尖閣警備 高まる緊張…巡視船増強の陰で「保安官の住まいがない」 海上保安庁、鹿児島県の施設跡地を購入へ

 2023/09/22 18:03
海上保安庁が職員宿舎の建設を計画している県農業試験場跡地=21日、鹿児島市西谷山2丁目
海上保安庁が職員宿舎の建設を計画している県農業試験場跡地=21日、鹿児島市西谷山2丁目
 鹿児島県は21日、県有地である県農業試験場跡地(鹿児島市西谷山2丁目)の一部を海上保安庁に売却する方針を表明した。第10管区海上保安本部の職員宿舎用地に充てられる。
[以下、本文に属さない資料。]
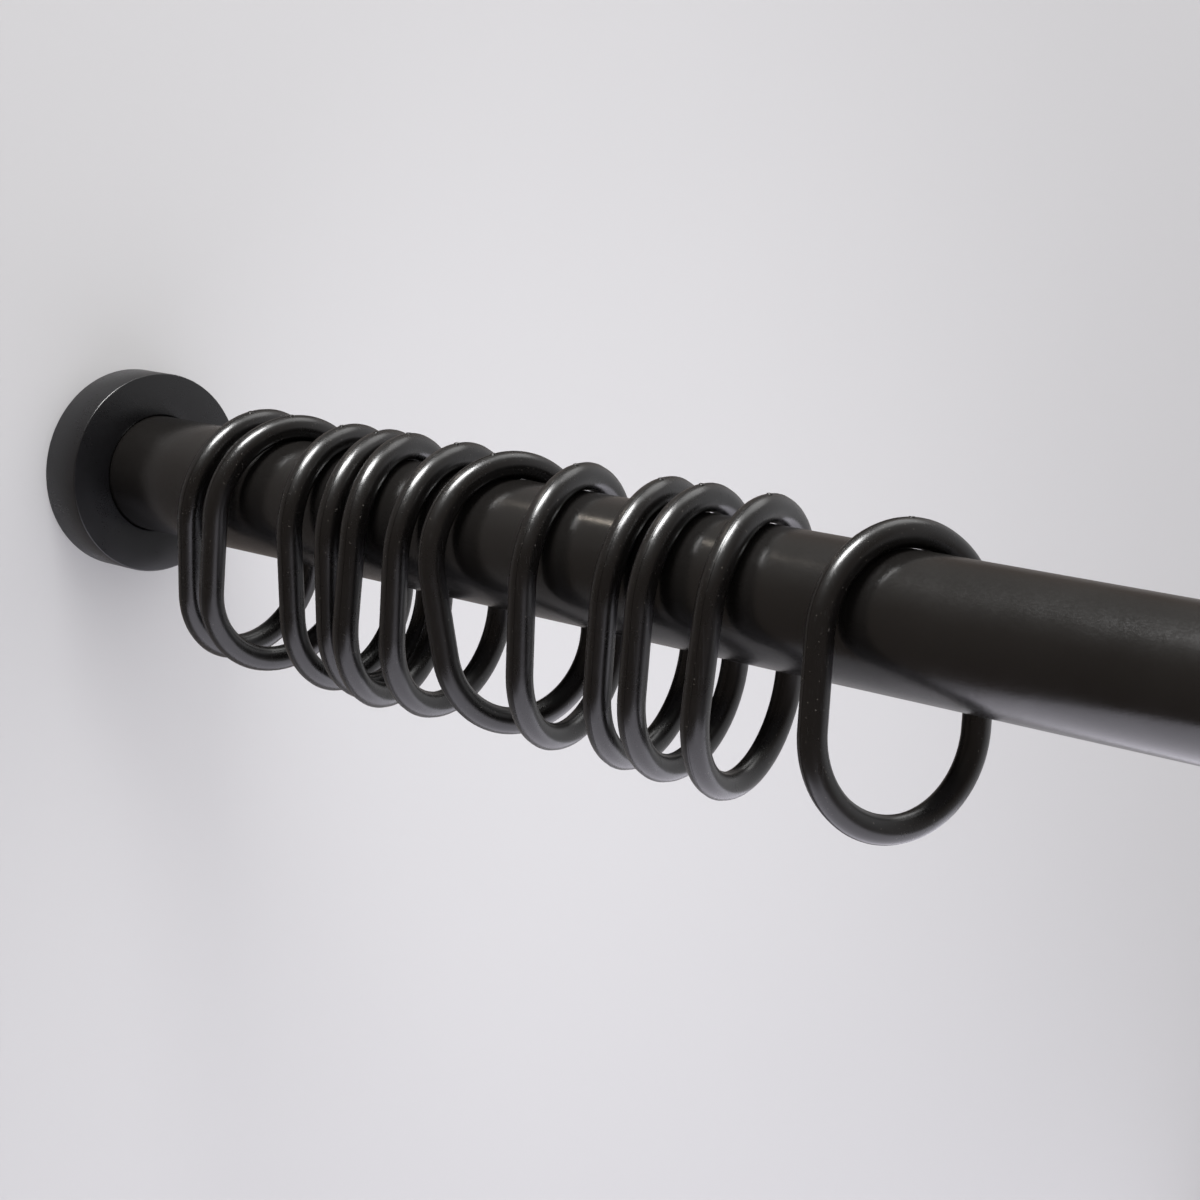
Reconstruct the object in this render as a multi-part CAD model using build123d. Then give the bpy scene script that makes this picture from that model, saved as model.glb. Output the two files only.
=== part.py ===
from build123d import *
import os

# A straight shower curtain rod that is fixed wall to wall, with twelve captive curtain rings.
# The tube slips over a spigot on each wall plate. A cup shaped cover hides each plate and its
# screws, and a small grub screw at the underside locks the cover to the plate.
#
# Frame: the origin is on the left wall, on the axis of the tube. +X runs along the tube to the
# right wall, +Z is up, and the viewer of the photograph stands on the -Y side. Millimetres.

# Tube
WALL_TO_WALL = 900.0          # clear distance between the two walls
ROD_DIAMETER = 25.0
ROD_WALL = 1.0
ROD_END_SLACK = 0.3           # play between each tube end and its wall plate
ROD_END_CHAMFER = 0.2         # both edges of a cut end are deburred

# Wall plate, which is screwed to the wall
PLATE_THICKNESS = 6.0
PLATE_EDGE_CHAMFER = 0.6
SPIGOT_DEPTH = 12.0           # how far the spigot reaches into the tube
SPIGOT_WALL = 2.4
SPIGOT_LEAD_IN = 1.0          # chamfer that guides the tube on
SPIGOT_CLEARANCE = 0.1        # radial, spigot to tube
SCREW_COUNT = 3
SCREW_HOLE_DIAMETER = 4.2
SCREW_HEAD_DIAMETER = 6.4
SCREW_HEAD_ANGLE = 90.0

# Cover, the cup that shows
COVER_MARGIN = 9.2            # from the tube's surface to the cover's rim
COVER_DEPTH = 10.8
COVER_WALL = 1.8
COVER_FACE = 2.0
COVER_EDGE_CHAMFER = 0.35
COVER_BORE_CLEARANCE = 0.15   # radial, cover to tube
COVER_RIM_CLEARANCE = 0.1     # radial, cover to plate

# Grub screw, which locks the cover from below
GRUB_DIAMETER = 3.0
GRUB_LENGTH = 4.0
GRUB_SETBACK = 0.4            # how far its outer end lies below the cover's surface
GRUB_CLEARANCE = 0.02         # radial, stands in for the thread
GRUB_TIP_CHAMFER = 0.4
GRUB_KEY = 1.5                # across the flats of the hexagon socket
GRUB_KEY_DEPTH = 1.6

# Curtain ring, one moulding with two straight limbs and two round ends
RING_PLAY = 4.2               # inside width less the tube's diameter
RING_WIRE = 5.1               # diameter of the round section
RING_LIMB = 15.9              # length of each straight limb
RING_SEAM_WIDTH = 0.3         # the parting line of the mould stands proud all round
RING_SEAM_HEIGHT = 0.08
RING_GATE_DIAMETER = 1.3      # the trimmed stub of the moulding gate, at the ring's top
RING_GATE_HEIGHT = 0.15
RING_REST_GAP = 0.4           # running room between a ring and the top of the tube

# How the twelve rings hang: place along the tube, turn about the vertical, lean of the ring's
# top towards +X, and swing about the tube, from the left wall on. Lengths and degrees.
RING_PLACES = [44.5, 56.5, 76.0, 86.5, 93.5, 109.0, 125.5, 143.5, 165.0, 175.0, 190.5, 224.5]
RING_TURNS = [6, -5, 11, 15, 17, 11, -9, 15, 15, 12, 15, -12]
RING_LEANS = [10, 8, 3, 4, 4, 6, -1, 5, 7, 6, 6, -4]
RING_SWINGS = [8, 0, 5, 6, -4, 2, 9, 4, 4, 1, -3, -7]

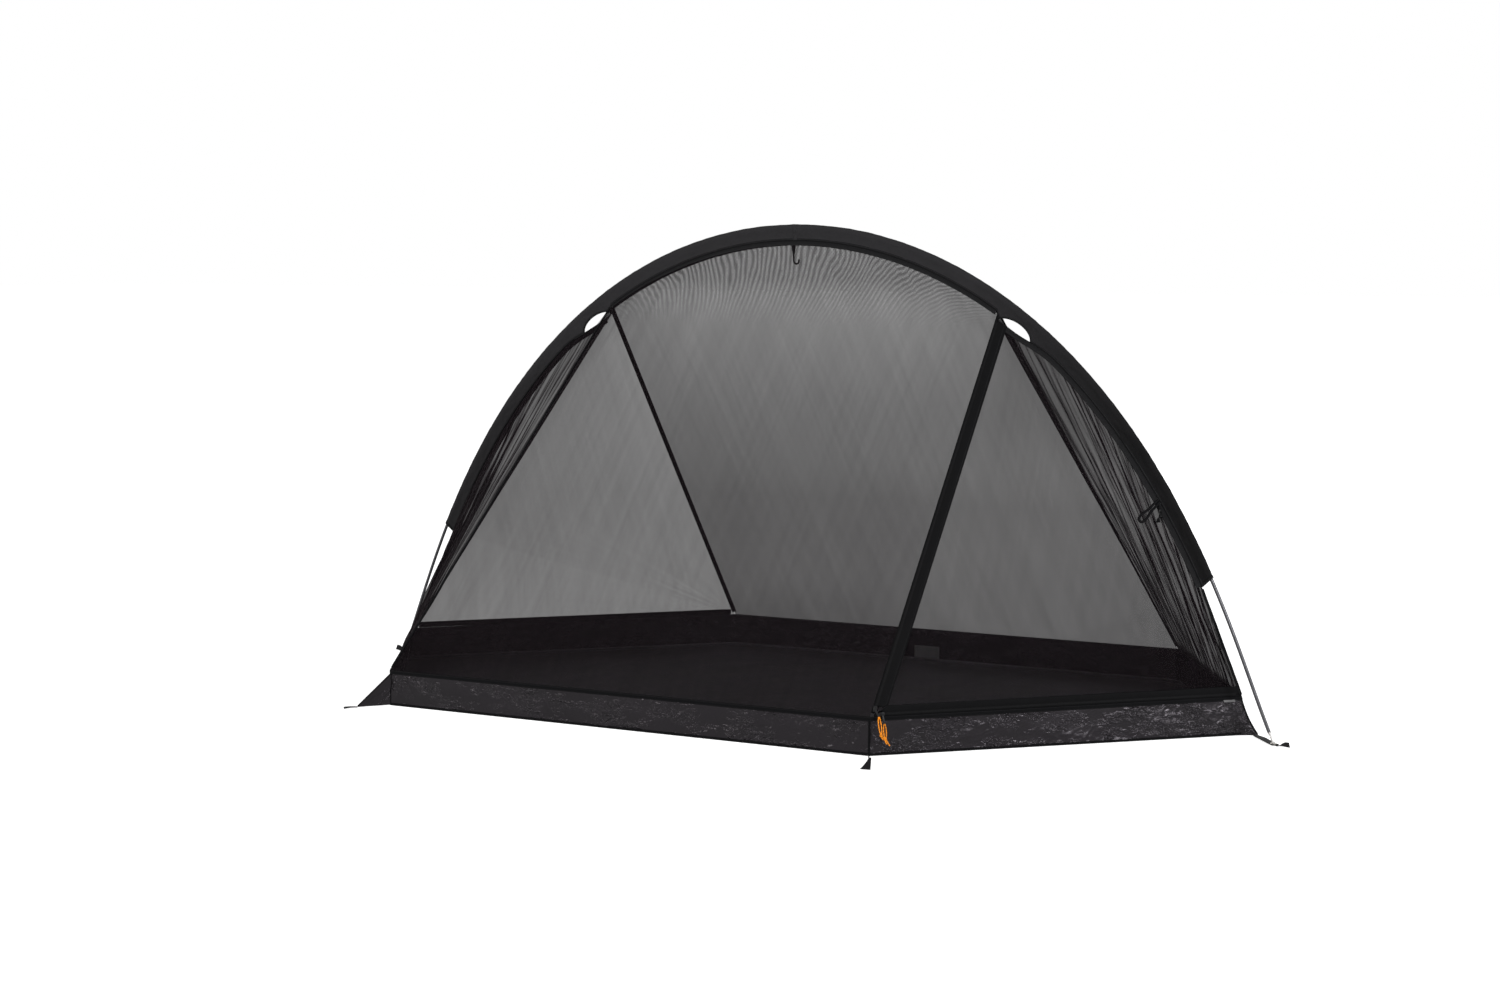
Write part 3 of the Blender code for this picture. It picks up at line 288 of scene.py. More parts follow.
class Signal:
    """Output of a node; arithmetic on it adds math nodes to its tree."""

    def __init__(self, socket):
        self.socket = socket
        self.tree = socket.id_data

    def __add__(self, other):
        return calc("ADD", self, other)

    def __sub__(self, other):
        return calc("SUBTRACT", self, other)

    def __rsub__(self, other):
        return calc("SUBTRACT", other, self)

    def __mul__(self, other):
        return calc("MULTIPLY", self, other)

    def __truediv__(self, other):
        return calc("DIVIDE", self, other)

    def __rtruediv__(self, other):
        return calc("DIVIDE", other, self)


def feed(item, inputs):
    for key, value in dict(inputs).items():
        if isinstance(value, Signal):
            value.tree.links.new(value.socket, item.inputs[key])
        else:
            item.inputs[key].default_value = value


def node(tree, kind, inputs=(), output=0, **settings):
    item = tree.nodes.new(kind)
    for key, value in settings.items():
        setattr(item, key, value)
    feed(item, inputs)
    return Signal(item.outputs[output])


def calc(operation, *values, clamp=False):
    tree = next(value.tree for value in values if isinstance(value, Signal))
    return node(tree, "ShaderNodeMath", enumerate(values), operation=operation, use_clamp=clamp)


def part(vector, axis):
    return node(vector.tree, "ShaderNodeSeparateXYZ", {"Vector": vector}, axis)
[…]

農試跡は鹿児島市も活用候補地にしており、残る未利用区画は民間への売却に向け、2023年度内に一般競争入札を行う。

 海上保安庁が新たな宿舎施設を県農業試験場跡に計画する背景には、鹿児島港谷山2区で大型巡視船の増強が相次ぎ、鹿児島市に居住する海上保安官が急増していることがある。

 海上保安庁は中国船が領海侵入を繰り返すなど緊張が続く尖閣諸島(沖縄県)周辺領海の警備を強化しており、鹿児島港谷山2区を「海上警備の要衝」と位置付ける。2023年度は大型巡視船2隻を配備し、年度内にさらに1隻を投入予定で乗組員らは19年度から約200人増える見込みだ。

 職員の住まいは、他の国家公務員も居住する複数の合同宿舎と、自前の宿舎1カ所を用意しているものの、既に飽和状態にあり、新しく赴任した職員の住環境整備が急務になっている。

 第10管区海上保安本部は「鹿児島市の平地であれだけの広さの土地は少ない」と強調。鹿児島港谷山2区まで距離が近く、高さ制限が厳しくないことも決め手となった。

 県も財源確保を目的に未利用県有地の売却を進めており、双方の利害が一致したといえる。